Rotary Club was the absolute civic club for a school kid, like me, working at the Eagle-Democrat back in the late 1960s and early 1970s.

The former Publisher, W. L. Love, now back in an advisory position at the newspaper, was a life-long and “perfect attendance” Rotarian. He was indeed Mr. Rotary, a coat and tie every day at work and a business-like manner in all phases of life.

Rotary met at the meeting/dining/community room of the YMCA – every Tuesday at 12 noon.

The cooking was done by Bruce Tarleton’s grandmother and other ladies who assisted her in the preparation of meals in the industrial kitchen just off the meeting room.

My friend and life-long mentor, Bob Newton, with fussy W. L. Love, in tow,  – took me with them, to a Rotary meeting not long after being hired as the “Printer’s Devil,” at the Eagle.  It was the summer of my 7th grade year at the old Junior High where the U.S. Post Office now sits. 

We walked from the Eagle down the hill at Main to the yellow-bricked YMCA. While I was as scared of Mr. Love as an Alaskan Brown Bear or any American Grizzle, he was the life of the party and quite a jokester at the Rotary Club meeting. I saw immediately why he loved the Rotary Club.

Rotary first came to Warren from the El Dorado club, venturing out to sponsor a like organization in a suitable city – Warren was the El Dorado club’s choice. The first meetings were held in the First United Methodist Church fellowship hall, but later transferred to the YMCA, possibly after the new Y was built following the 1940s fire which leveled the old wood structure.

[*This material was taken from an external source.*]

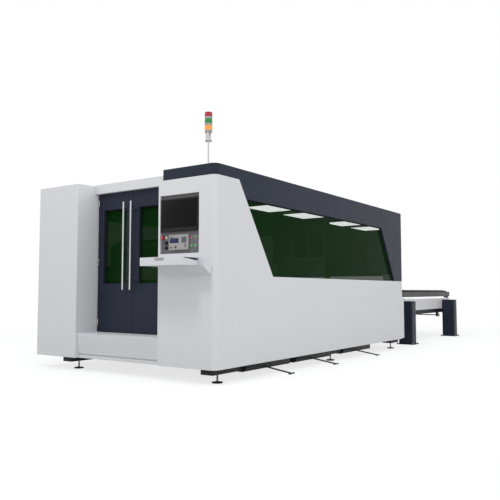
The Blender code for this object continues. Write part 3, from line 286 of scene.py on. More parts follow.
class Effects:
    """Shader node groups that several finishes share, each built once."""

    @staticmethod
    def group(name: str, inputs: dict[str, float], *outputs: str) -> bpy.types.NodeTree:
        """A new group with its sockets and nothing between them.

        Args:
            name: The group's name.
            inputs: Each input's name and default.
            outputs: The names of the outputs.

        Returns:
            The group's node tree.
        """
        tree = bpy.data.node_groups.new(name, "ShaderNodeTree")
        for label, value in inputs.items():
            made = tree.interface.new_socket(
                name=label, in_out="INPUT", socket_type="NodeSocketFloat"
            )
            made.default_value = value
        for label in outputs:
            tree.interface.new_socket(name=label, in_out="OUTPUT", socket_type="NodeSocketFloat")
        tree.nodes.new("NodeGroupInput").name = "in"
        tree.nodes.new("NodeGroupOutput").name = "out"
        return tree

    @staticmethod
    def feed(tree: bpy.types.NodeTree, slot: bpy.types.NodeSocket, value: object) -> None:
        """Links a socket into an input, or sets the input to a value."""
        if isinstance(value, bpy.types.NodeSocket):
            tree.links.new(value, slot)
        else:
            slot.default_value = value

    @staticmethod
    def math(tree: bpy.types.NodeTree, operation: str, *values: object) -> bpy.types.NodeSocket:
        """A Math node.

        Args:
            tree: The tree it goes into.
            operation: The node's operation.
            values: Its inputs in order, numbers or sockets.

        Returns:
            Its output.
        """
        node = tree.nodes.new("ShaderNodeMath")
        node.operation = operation
        for slot, value in zip(node.inputs, values):
            Effects.feed(tree, slot, value)
        return node.outputs[0]

    @staticmethod
    def swing(tree: bpy.types.NodeTree, value: object, amount: float) -> bpy.types.NodeSocket:
        """A 0 to 1 value turned into one about 0, times an amount."""
        about_none = Effects.math(tree, "SUBTRACT", value, 0.5)
        return Effects.math(tree, "MULTIPLY", about_none, amount)

    @staticmethod
    def noise(
        tree: bpy.types.NodeTree, scale: object, detail: float, stretch: Point = (1.0, 1.0, 1.0)
    ) -> bpy.types.NodeSocket:
        """Noise over Object coordinates.

        Args:
            tree: The tree it goes into.
            scale: A number or a socket.
            detail: The noise's detail.
            stretch: How much each axis is scaled first.

        Returns:
            The noise's value, 0 to 1.
        """
        place = tree.nodes.new("ShaderNodeTexCoord")
        mapping = tree.nodes.new("ShaderNodeMapping")
        mapping.inputs["Scale"].default_value = stretch
        tree.links.new(place.outputs["Object"], mapping.inputs["Vector"])
        texture = tree.nodes.new("ShaderNodeTexNoise")
        texture.inputs["Detail"].default_value = detail
        Effects.feed(tree, texture.inputs["Scale"], scale)
        tree.links.new(mapping.outputs[0], texture.inputs["Vector"])
        return texture.outputs[0]

    @staticmethod
    def coordinate(tree: bpy.types.NodeTree, axis: Axis) -> bpy.types.NodeSocket:
        """One Object coordinate of the point being shaded."""
        place = tree.nodes.new("ShaderNodeTexCoord")
        split = tree.nodes.new("ShaderNodeSeparateXYZ")
        tree.links.new(place.outputs["Object"], split.inputs[0])
        return split.outputs[axis.value]

    @cached_property
    def clouding(self) -> bpy.types.NodeTree:
        """Slow patches: a factor about 1 for colour, and one for roughness."""
        slow_detail, slow_share = 4.0, 0.65
        quick_detail, quick_share, quicker = 3.0, 0.35, 9.0
        shade_swing, gloss_swing = 4.0, 0.30
        tree = self.group("clouding", {"Size": 1.5, "Amount": 0.05}, "Shade", "Gloss")
        given, out = tree.nodes["in"], tree.nodes["out"]
        size = given.outputs["Size"]
        slow = self.noise(tree, size, slow_detail)
        quick = self.noise(tree, self.math(tree, "MULTIPLY", size, quicker), quick_detail)
        slow_part = self.math(tree, "MULTIPLY", slow, slow_share)
        quick_part = self.math(tree, "MULTIPLY", quick, quick_share)
        patches = self.swing(tree, self.math(tree, "ADD", slow_part, quick_part), shade_swing)
        shade = self.math(tree, "MULTIPLY_ADD", patches, given.outputs["Amount"], 1.0)
        tree.links.new(shade, out.inputs["Shade"])
        tree.links.new(self.swing(tree, quick, gloss_swing), out.inputs["Gloss"])
        return tree

    @cached_property
    def powder(self) -> bpy.types.NodeTree:
        """The fine orange peel of a powder coat, as a height."""
        peel_detail = 2.0
        tree = self.group("powder_peel", {"Grain": 400.0}, "Height")
        peel = self.noise(tree, tree.nodes["in"].outputs["Grain"], peel_detail)
        tree.links.new(peel, tree.nodes["out"].inputs["Height"])
        return tree

    @cached_property
    def brushing(self) -> bpy.types.NodeTree:
        """Fine drawn lines along Z, as a height and a gloss change."""
        line_detail, drawn_out, gloss_swing = 2.0, (1.0, 1.0, 0.02), 0.35
        tree = self.group("brushing", {"Grain": 900.0}, "Height", "Gloss")
        lines = self.noise(tree, tree.nodes["in"].outputs["Grain"], line_detail, drawn_out)
        tree.links.new(lines, tree.nodes["out"].inputs["Height"])
        gloss = self.swing(tree, lines, gloss_swing)
        tree.links.new(gloss, tree.nodes["out"].inputs["Gloss"])
        return tree

    @cached_property
    def spatter(self) -> bpy.types.NodeTree:
        """Small beads and burn marks, as a height and a mask."""
        bead_detail, mark_scale, mark_detail, mark_range = 5.0, 14.0, 6.0, (0.48, 0.66)
        tree = self.group("spatter", {"Grain": 160.0}, "Height", "Mask")
        given, out = tree.nodes["in"], tree.nodes["out"]
        beads = self.noise(tree, given.outputs["Grain"], bead_detail)
        marks = self.noise(tree, mark_scale, mark_detail)
        step = tree.nodes.new("ShaderNodeMapRange")
        step.inputs["From Min"].default_value, step.inputs["From Max"].default_value = mark_range
        tree.links.new(marks, step.inputs["Value"])
        tree.links.new(beads, out.inputs["Height"])
        tree.links.new(step.outputs[0], out.inputs["Mask"])
        return tree

    @cached_property
    def dust(self) -> bpy.types.NodeTree:
        """Floor dust: a mask that is strongest low on the machine."""
        cloud_scale, cloud_detail = 6.0, 5.0
        tree = self.group("floor_dust", {"Amount": 0.2, "Reach": 0.5}, "Mask")
        given, out = tree.nodes["in"], tree.nodes["out"]
        low = tree.nodes.new("ShaderNodeMapRange")
        low.inputs["From Max"].default_value = 0.0
        low.inputs["To Min"].default_value = 0.0
        low.inputs["To Max"].default_value = 1.0
        tree.links.new(self.coordinate(tree, Axis.Z), low.inputs["Value"])
        tree.links.new(given.outputs["Reach"], low.inputs["From Min"])
        cloud = self.noise(tree, cloud_scale, cloud_detail)
        both = self.math(tree, "MULTIPLY", low.outputs[0], cloud)
        mask = self.math(tree, "MULTIPLY", both, given.outputs["Amount"])
        tree.links.new(mask, out.inputs["Mask"])
        return tree

    @cached_property
    def diffuser(self) -> bpy.types.NodeTree:
        """The lit underside of a lamp panel, darker along its cells' edges, as a mask."""
        edge_dimming = -0.35
        tree = self.group("lit_cells", {"Level": 2.003, "Pitch": 0.1, "Edge": 0.46}, "Mask")
        given, out = tree.nodes["in"], tree.nodes["out"]
        height = self.coordinate(tree, Axis.Z)
        under = self.math(tree, "LESS_THAN", height, given.outputs["Level"])
        edges = []
        for axis in (Axis.X, Axis.Y):
            place = self.coordinate(tree, axis)
            cells = self.math(tree, "DIVIDE", place, given.outputs["Pitch"])
            across = self.math(tree, "SUBTRACT", self.math(tree, "FRACT", cells), 0.5)
            off_middle = self.math(tree, "ABSOLUTE", across)
            edges.append(self.math(tree, "GREATER_THAN", off_middle, given.outputs["Edge"]))
        dim = self.math(tree, "MAXIMUM", *edges)
        lit = self.math(tree, "MULTIPLY_ADD", dim, edge_dimming, 1.0)
        tree.links.new(self.math(tree, "MULTIPLY", under, lit), out.inputs["Mask"])
        return tree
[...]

I have ventured back a few times over the years to Warren to attend Rotary Club meetings. The last time the club was in the First United Methodist Fellowship Hall.  John Frazer gave me one of the best introductions imaginable and the club was vibrant as always. I was amazed after my own stints at Rotary Clubs in McGehee, Wynne, Blytheville, and Mountain Home, how many women were in the club.

And how well the Rotary Club meetings were attended. I have followed the Rotary Club and the Warren Lions Club over the years. These clubs were two of the four main sponsors for Pee Wee YMCA football and baseball back in the day. Rotary wore green jerseys; Lions wore gold/yellow, the Bradley team wore red and the Southern wore dark blue jerseys. Each had two white stripes on the sleeves and white numbers.

Following back to a recent find in the Dickson Street Bookseller’s Shop, I found in a 1954-1955 Arkansas Almanac. (photo). This bi-annual publication, which later stepped up to a yearly publication in the 1960s, was an information treasure-trove. The 1954 issue had, of course, no mention of the Pink Tomato Festival, which began soon after.

Here are the trinkets I mined about civic clubs in Warren in that era.

There was the Rotary Club, meeting at 12 noon each Tuesday at the YMCA.

A  Lion International Club met at the Corral at 7:30 p.m. each Tuesday. The late Harry Lee (Buddy” McCaskill, was a beloved officer of the Lions Club. So was the late and still beloved pharmacist and owner of Gannaway Drugs, Hal Gibbs.  I can always recall each year Mr. Gibbs selling more straw brooms in the Lion’s Annual sale to aid the Lion’s No. 1 program – helping the visually impaired.

A Kiwanis Club met each Tuesday noon at the Corral. I am struggling to remember who was a Kiwanis Club member back then?

There was later on,  an Optimist Club, my uncle Lonnie Brown was a member along James Anders, Sgt. Bill Watson of the State Police, Captain Jimmy Lowman and several others in and around area law enforcement. They formed a boxing club and there will be more about that in a future Pastime.

The population of Warren was 6,905 in 1954-55; later on it would rise to above 7,000 and then decline. There were 15,987 people in Bradley County in the 1950 U.S. Census, down from 18,097 in 1940.

Bradley County boasted 1,405 individual farm steads in 1950, 213 of these farms had a working telephone and 874 had electricity.

But even with a small town, having a rich history of civic clubs and pride is a Pastime of Warren one should never forget.